Wysong, a pet food manufacturer, sued six competitors, alleging that their packages used images of “premium meats, poultry, fish, and vegetables” that “do not fairly represent the actual ingredients of the packages.” The court dismissed the complaint without further leave to amend.
Wysong offered three theories of falsity/deceptiveness: (1) Defendants’ packaging used images of “premium cuts” such as “lamb chops, chicken breasts, [ ] steak, or salmon fillets” that consumers “would feed [their] famil[ies],” when, in fact, the food is actually made of the “lower cost parts of the animal left over after all the parts a human finds appetizing have been removed.” (2) Some pacakging used images of “premium cuts from a particular animal when the primary animal ingredient in the product is not only of a lower cost, it is from a completely different species of animal.” (3) Some packaging used images of premium cuts even though the actual “primary animal ingredient is a low cost and low grade animal ‘by-product’ … derived from the cheapest part of the animal” – such “as stomachs, intestines, bone, [and] blood.” These misrepresentations allegedly manipulated “the natural inclination among pet caretakers to purchase the highest quality, premium foods that are in accordance with their own sensibilities.”
However, the court concluded that Wysong didn’t explain how any particular image was false or misleading in context, but just attached photos of hundreds of defendants’ packages to its complaint and broadly alleged that every image was false and/or misleading in at least one of the three ways identified above. But the packages varied widely: Some used large images of premium ingredients, while others used smaller images; some put premium ingredients in the center, while others tucked the images in a bottom corner; some used words or names that highlighted or identified the depicted premium ingredients while others didn’t; some depicted a single image of a premium ingredient, while some used more than one; some came in large bags, others in small cans.
The court found that the images weren’t literally false. An image of a premium ingredient on a pet food package, standing alone, didn’t “unambiguously,” “necessarily,” and “unavoidably,” convey that the food in the package contained the exact cut or grade of the ingredient pictured, because a reasonable consumer could understand the image as merely identifying the type of ingredients in the product.

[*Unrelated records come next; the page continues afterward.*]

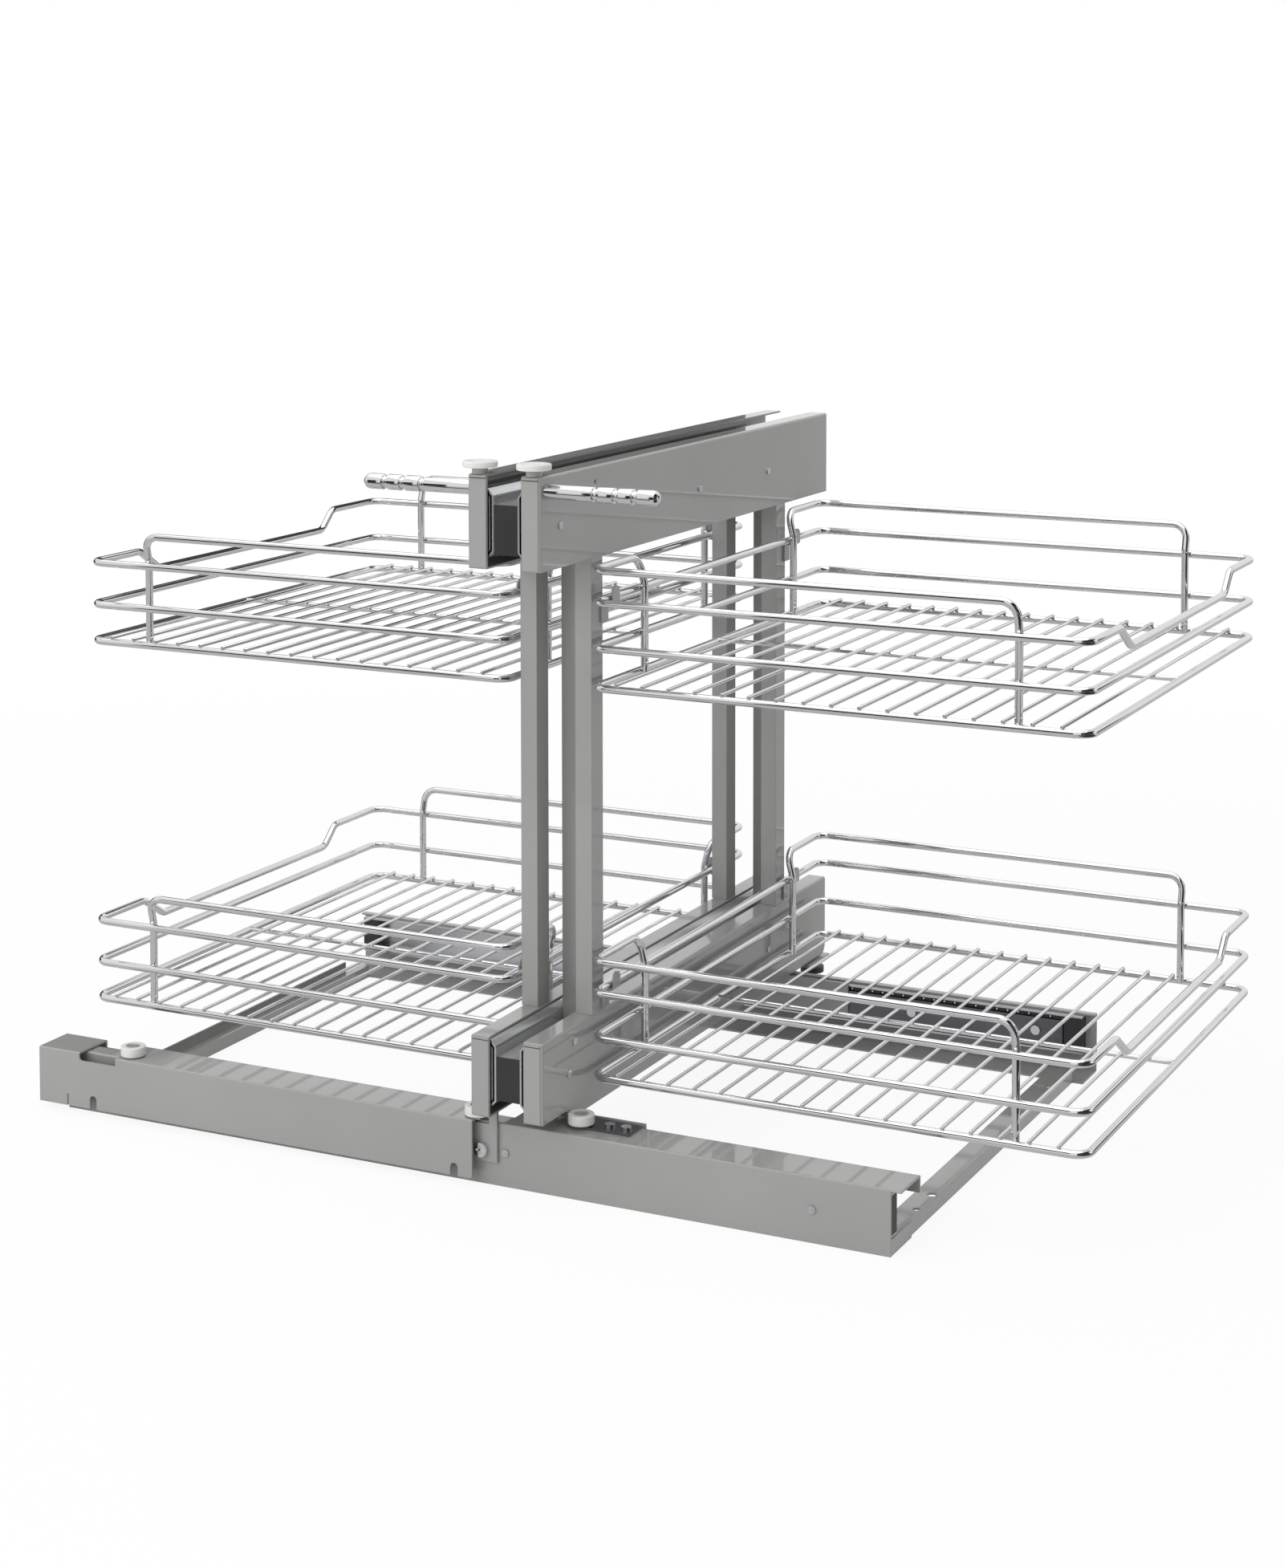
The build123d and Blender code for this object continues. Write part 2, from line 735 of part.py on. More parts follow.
def disc_stud():
    top = top_beam_z[1]
    stem = rod(disc_stem_radius, (disc_x, disc_y, top), (disc_x, disc_y, disc_z[0] - gap))
    pin_top = disc_z[0] + disc_bore_depth - gap
    return stem + rod(roller_pin_radius, (disc_x, disc_y, top - 2 * sheet), (disc_x, disc_y, pin_top))


# Baskets and the hooks they hang on

inner_x = basket_inner
outer_x = basket_inner + basket_width
front_y = basket_front
back_y = basket_front + basket_depth


def ring(height):
    corners = ((inner_x, front_y), (outer_x, front_y), (outer_x, back_y), (inner_x, back_y))
    return wire_along([(x, y, height) for x, y in corners], wire, closed=True)


def dipped_ring():
    low = top_ring - drop
    side = [(drop_front[0], top_ring), (drop_front[1], low),
            (basket_depth - drop_back[0], low), (basket_depth - drop_back[1], top_ring)]
    points = [(inner_x, front_y, top_ring), (outer_x, front_y, top_ring)]
    points += [(outer_x, front_y + run, height) for run, height in side]
    points += [(outer_x, back_y, top_ring), (inner_x, back_y, top_ring)]
    return wire_along(points, wire, closed=True)


# One corner hoop: up inside the rings, along the top and down again
def hoop(corner_y, leg, short, inward):
    inset = wire - weld
    lean = top_ring + wire / 2
    hoop_height = top_ring + hoop_rise
    end_x = outer_x - short
    side_y = corner_y + inward * leg
    inner_y = corner_y + inward * inset
    return wire_along([(inner_x + inset, side_y, 0), (inner_x + inset, side_y, lean),
                       (inner_x, side_y, hoop_height), (inner_x, corner_y, hoop_height),
                       (end_x, corner_y, hoop_height), (end_x, inner_y, lean), (end_x, inner_y, 0)], wire)


def basket():
    pieces = [ring(height) for height in ring_heights]
    pieces.append(dipped_ring())
    pieces.append(hoop(front_y, hoop_front_leg, hoop_front_short, 1))
    pieces.append(hoop(back_y, hoop_back_leg, hoop_back_short, -1))
    height = (wire + floor_wire) / 2 - weld
    pitch = (basket_width - 2 * floor_margin) / (floor_wires - 1)
    for index in range(floor_wires):
        x = inner_x + floor_margin + index * pitch
        pieces.append(rod(floor_wire / 2, (x, front_y, height), (x, back_y, height)))
    cross_z = height - (floor_wire + cross_wire) / 2 + weld
    cross_y = front_y + cross_wire_y
    pieces.append(rod(cross_wire / 2, (inner_x, cross_y, cross_z), (outer_x, cross_y, cross_z)))
    return pieces[0] + pieces[1:]


def basket_hooks():
    hooks = []
    tongue_x = basket_inner + wire / 2 + gap
    for floor in (basket_lower_z, basket_upper_z):
        arm_top = floor + top_ring - wire / 2 - gap
        for post_y in frame_posts_y:
            start = post_y + hook_offset
            y = (start, start + hook_width)
            hook = block((frame_outer, frame_outer + hook_plate), (post_y + 2, y[1]),
                         (arm_top - hook_leg, arm_top))
            hook += block((frame_outer, tongue_x + hook_plate), y, (arm_top - hook_plate, arm_top))
            hook += block((tongue_x, tongue_x + hook_plate), y,
                          (arm_top - hook_plate, floor + top_ring + hook_rise))
            hooks.append(hook)
    return group(hooks)


os.makedirs("parts", exist_ok=True)

parts = {
    "front_beam": front_beam(),
    "beam_cover": beam_cover(),
    "left_floor_rail": floor_rail(rail_left_outer, rail_left_outer + rail_width, rail_columns_x[0],
                                  "y- y+ z+"),
    "right_floor_rail": floor_rail(rail_right_outer, rail_right_outer - rail_width, rail_columns_x[1],
                                   "x- y- y+ z+"),
    "rear_rail": rear_rail(),
    "lateral_end_caps": lateral_caps(),
    "guide_bracket": guide_bracket(),
    "guide_bracket_screw": guide_bracket_screw(),
    "home_roller_plate": home_roller_plate(),
    "home_plate_screws": home_plate_screws(),
    "guide_roller_pins": guide_roller_pins(),
    "beam_rivets": beam_rivets(),
    "guide_roller_left": guide_roller(roller_left_x, roller_y),
    "guide_roller_middle": guide_roller(roller_middle_x, roller_y),
    "guide_roller_right": guide_roller(home_roller_x, home_roller_y),
    "runner_screws": runner_screws(),
    "carriage_lower_tube": carriage_tube(lower_tube_z),
    "carriage_upper_tube": carriage_tube(upper_tube_z),
    "carriage_posts": carriage_posts(),
    "tube_end_caps": tube_end_caps(),
    "front_carriage_bracket": front_carriage_bracket(),
    "rear_carriage_bracket": rear_carriage_bracket(),
    "tail_plate": tail_plate(),
    "tail_roller_pin": tail_roller_pin(),
    "tail_guide_roller": tail_roller(),
    "left_bottom_beam": left_of(plain_bottom_beam()),
    "right_bottom_beam": hanging_bottom_beam(),
}
parts["front_lateral_rail"], parts["rear_lateral_rail"] = lateral_rails()
parts["front_lateral_cage"], parts["rear_lateral_cage"] = lateral_cages()
parts["front_lateral_runner"], parts["rear_lateral_runner"] = lateral_runners()

one_basket = basket()
both_sides = {
    "outer_slides": outer_slides(),
    "middle_slides": middle_slides(),
    "inner_slides": inner_slides(),
    "top_beam": top_beam(),
    "front_post": frame_post(frame_posts_y[0]),
    "rear_post": frame_post(frame_posts_y[1]),
    "web_rivets": web_rivets(),
    "handle": handle(),
    "disc_roller": disc_roller(),
    "disc_stud": disc_stud(),
    "basket_hooks": basket_hooks(),
    "upper_basket": Pos(0, 0, basket_upper_z) * one_basket,
    "lower_basket": Pos(0, 0, basket_lower_z) * one_basket,
}
for name, shape in both_sides.items():
    parts["right_" + name] = shape
    parts["left_" + name] = left_of(shape)

for name, shape in parts.items():
    export_step(shape, "parts/" + name + ".step")
    print(name, len(shape.solids()), round(shape.volume))
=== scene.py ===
import math
import bmesh
import bpy
from mathutils import Matrix, Vector


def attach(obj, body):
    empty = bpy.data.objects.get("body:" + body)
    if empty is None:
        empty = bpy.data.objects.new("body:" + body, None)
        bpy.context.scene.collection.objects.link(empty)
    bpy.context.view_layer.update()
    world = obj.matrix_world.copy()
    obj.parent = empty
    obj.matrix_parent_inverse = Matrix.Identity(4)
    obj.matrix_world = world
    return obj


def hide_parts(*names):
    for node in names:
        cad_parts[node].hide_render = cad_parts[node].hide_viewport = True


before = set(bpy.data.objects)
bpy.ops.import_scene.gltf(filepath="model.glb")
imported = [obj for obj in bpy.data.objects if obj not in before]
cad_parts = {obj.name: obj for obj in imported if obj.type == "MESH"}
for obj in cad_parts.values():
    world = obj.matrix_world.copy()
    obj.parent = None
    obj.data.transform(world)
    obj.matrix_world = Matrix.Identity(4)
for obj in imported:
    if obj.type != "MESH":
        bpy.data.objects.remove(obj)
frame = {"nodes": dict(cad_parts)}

print("blind corner pull-out: frame loaded")
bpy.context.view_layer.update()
nodes = frame["nodes"]


# Small helpers for modelling, all sizes in millimetres until they reach Blender

def metres(*values):
    return tuple(value / 1000 for value in values)


def nothingSelected():
    if bpy.context.mode != "OBJECT":
        bpy.ops.object.mode_set(mode="OBJECT")
    bpy.ops.object.select_all(action="DESELECT")


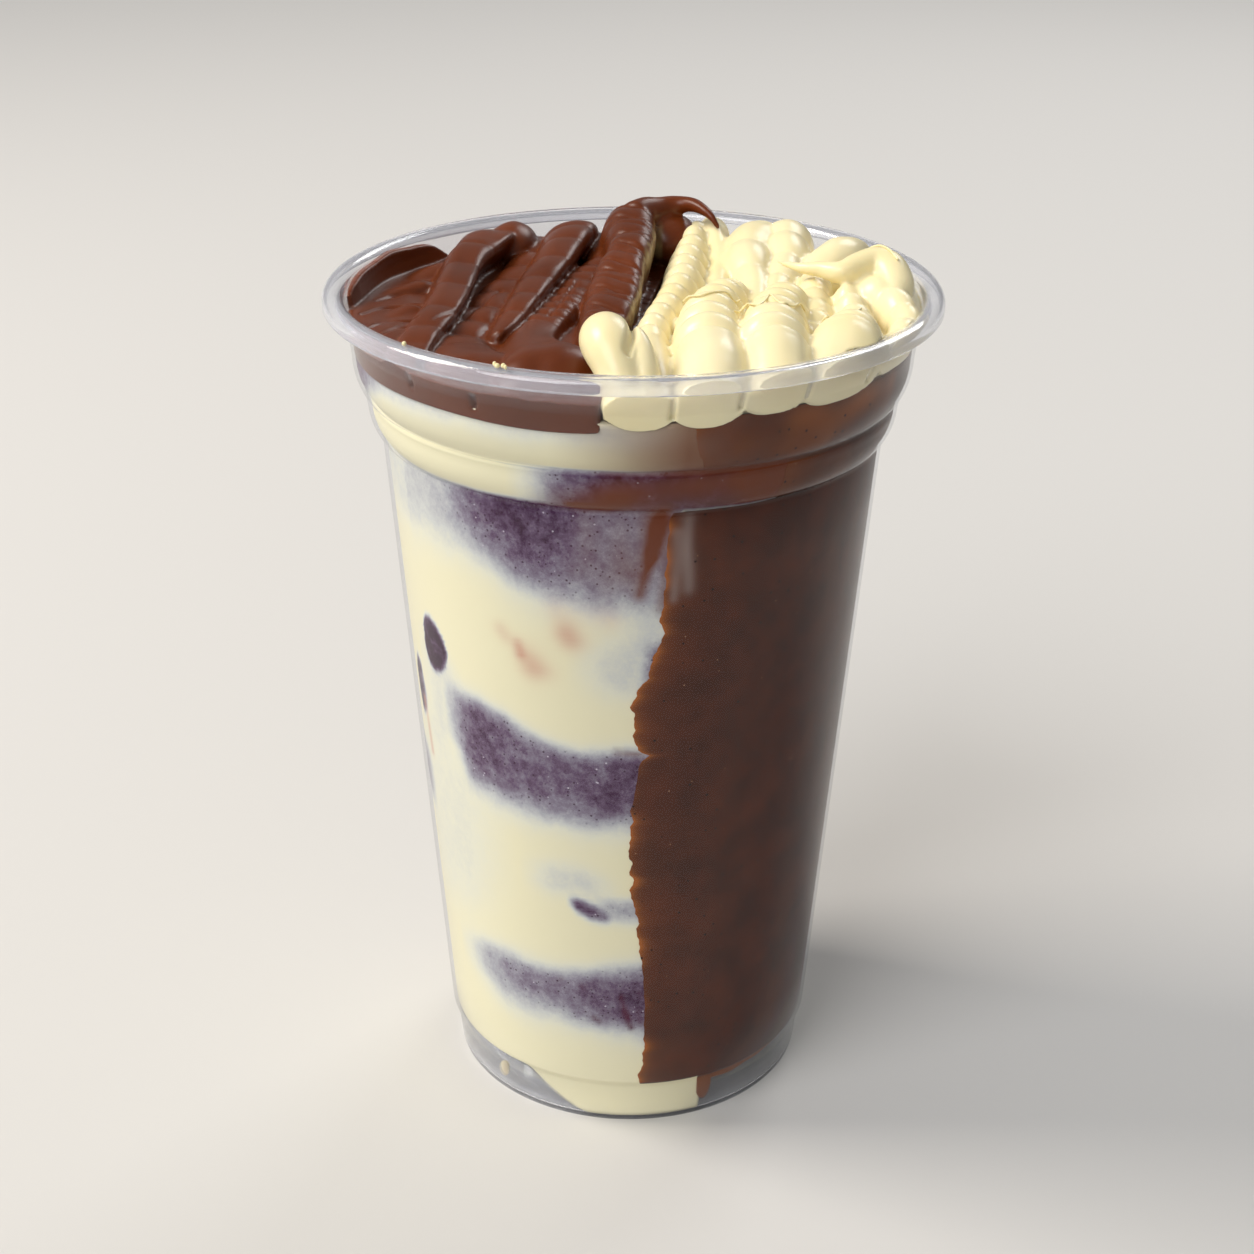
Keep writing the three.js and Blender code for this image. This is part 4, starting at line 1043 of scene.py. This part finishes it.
# Drops left on the rim by the piping tip: their angle, radius and size.
DROPS = [(-22.7, 46, 0.9), (-21.9, 46.5, 1.3), (-21, 46.1, 1.1), (-20.3, 46.6, 0.8), (-42.2, 46.2, 1.1)]
drops = [
    blob(on_circle(angle, r, CUP_H + 0.3), (0.3 * size, 0.4 * size, 0.33), rows=8, columns=12)
    for angle, r, size in DROPS
]
cream_top = make_piece("piped_cream", *joined((cream_skin, cream_faces), *threads, *drops), ivory_cream)
# The fold in the curl.
CURL_FOLD = ([(0.2, -40.4), (0.7, -37.6), (0.6, -34.6), (-0.6, -31.8)], 0.5, 1.3)
scored(cream_top, [CURL_FOLD], roughness=0.05, seed=60)
press_to_wall(cream_top, 0.5, [
    (8.6, 128.2, 133.5, 0.4, 0.7), (21.4, 129.2, 133.5, 0.4, 0.8), (35.5, 129.2, 133.5, 0.4, 0.7),
    (52, 129, 133, 0.4, 0.6),
])
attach(cream_top, "root")
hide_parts("cream_topping")

# ---------------------------------------------------------------------------- floor, light and camera
# A pale matt floor, a soft lamp at the upper left, a weak one behind at the right, broad daylight from the
# front, and an even pale surround.

FLOOR_SIDE = 8  # metres
bpy.ops.mesh.primitive_plane_add(size=FLOOR_SIDE)
floor = bpy.context.object
floor.name = "floor"
pale, tree = new_material("pale floor")
paint = node(tree, "ShaderNodeBsdfPrincipled", {"Base Color": linear("#cfcdca"), "Roughness": 0.6})
node(tree, "ShaderNodeOutputMaterial", {}, {"Surface": paint.outputs[0]})
floor.data.materials.append(pale)


def soft_lamp(name, place, target, size, watts, colour):
    """Square area lamp at a place, facing a target, in metres."""
    light = bpy.data.lights.new(name, "AREA")
    light.size, light.energy, light.color = size, watts, linear(colour)[:3]
    lamp = bpy.data.objects.new(name, light)
    bpy.context.scene.collection.objects.link(lamp)
    ahead = np.array(target) - place
    ahead /= np.linalg.norm(ahead)
    side = np.cross(ahead, (0, 0, 1))
    side /= np.linalg.norm(side)
    turned = np.eye(4)
    turned[:3, :4] = np.column_stack([side, np.cross(side, ahead), -ahead, place])
    lamp.matrix_world = Matrix(turned)


# Watts of the lamps, and watts per square metre of the daylight, which comes from the left front.
KEY_POWER, BACK_POWER, DAYLIGHT_POWER = 13.0, 4.0, 1.8
SURROUND_POWER = 0.27
soft_lamp("key", (-0.9, 0.1, 1.0), (0, 0, 0.12), 0.5, KEY_POWER, "#fff8ee")
soft_lamp("back", (0.5, 1.0, 0.9), (0, 0, 0.13), 0.5, BACK_POWER, "#ffffff")
sun = bpy.data.lights.new("window", "SUN")
sun.energy, sun.angle = DAYLIGHT_POWER, math.radians(40)
daylight = bpy.data.objects.new("window", sun)
bpy.context.scene.collection.objects.link(daylight)
daylight.rotation_euler = (math.radians(50), 0, math.radians(-38))
world = bpy.data.worlds.new("surround")
world.use_nodes = True
world.node_tree.nodes["Background"].inputs["Color"].default_value = linear("#f4f4f4")
world.node_tree.nodes["Background"].inputs["Strength"].default_value = SURROUND_POWER
bpy.context.scene.world = world
bpy.context.scene.view_settings.view_transform = "Standard"

# The photograph's viewpoint: 227 mm up and 320 mm in front, looking 25 degrees down.
EYE = np.array([0.0075353, -0.3202644, 0.2273214])
PITCH, YAW, ROLL = 0.4377, -0.0255, 0.0068
FOCAL_MM = 61.63  # on a sensor 36 mm wide
ahead = np.array([
    math.sin(YAW) * math.cos(PITCH), math.cos(YAW) * math.cos(PITCH), -math.sin(PITCH)
])
right = np.cross(ahead, (0, 0, 1))
right /= np.linalg.norm(right)
above = np.cross(right, ahead)
turned = np.eye(4)
turned[:3, 0] = math.cos(ROLL) * right + math.sin(ROLL) * above
turned[:3, 1] = math.cos(ROLL) * above - math.sin(ROLL) * right
turned[:3, 2] = -ahead
turned[:3, 3] = EYE
lens = bpy.data.cameras.new("camera")
lens.lens, lens.sensor_width, lens.sensor_fit = FOCAL_MM, 36.0, "HORIZONTAL"
lens.clip_start, lens.clip_end = 0.01, 20.0
camera = bpy.data.objects.new("camera", lens)
bpy.context.scene.collection.objects.link(camera)
camera.matrix_world = Matrix(turned)
bpy.context.scene.camera = camera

Likewise, it is possible that consumers viewing Defendants’ packaging would understand that the images of premium ingredients on Defendants’ packages are for “identification purposes only” and are used to help consumers determine the types of meats, poultry, fish, and/or vegetables included in, or the flavors of, the pet food they are purchasing. Thus, as in Scotts Co., Wysong’s literal falsity claim fails. So too with the “primary species” theory—an image of an animal doesn’t unambiguously communicate that meat from that animal is the primary animal ingredient. And so too with the animal by-product theory.
Although misleadingness is often a question of fact, it can also be resolved on a motion to dismiss where appropriate. The court found Wysong’s theories deficient because they didn’t account for context. The court found it implausible that every image of a premium ingredient – no matter its characteristics or context – conveyed the same misleading message about the product’s contents. By contrast, complaints about food packaging that survived a motion to dismiss provided details about specific images, their placement on the packaging, their relationship to the product names/slogans/verbal claims/other advertising, etc.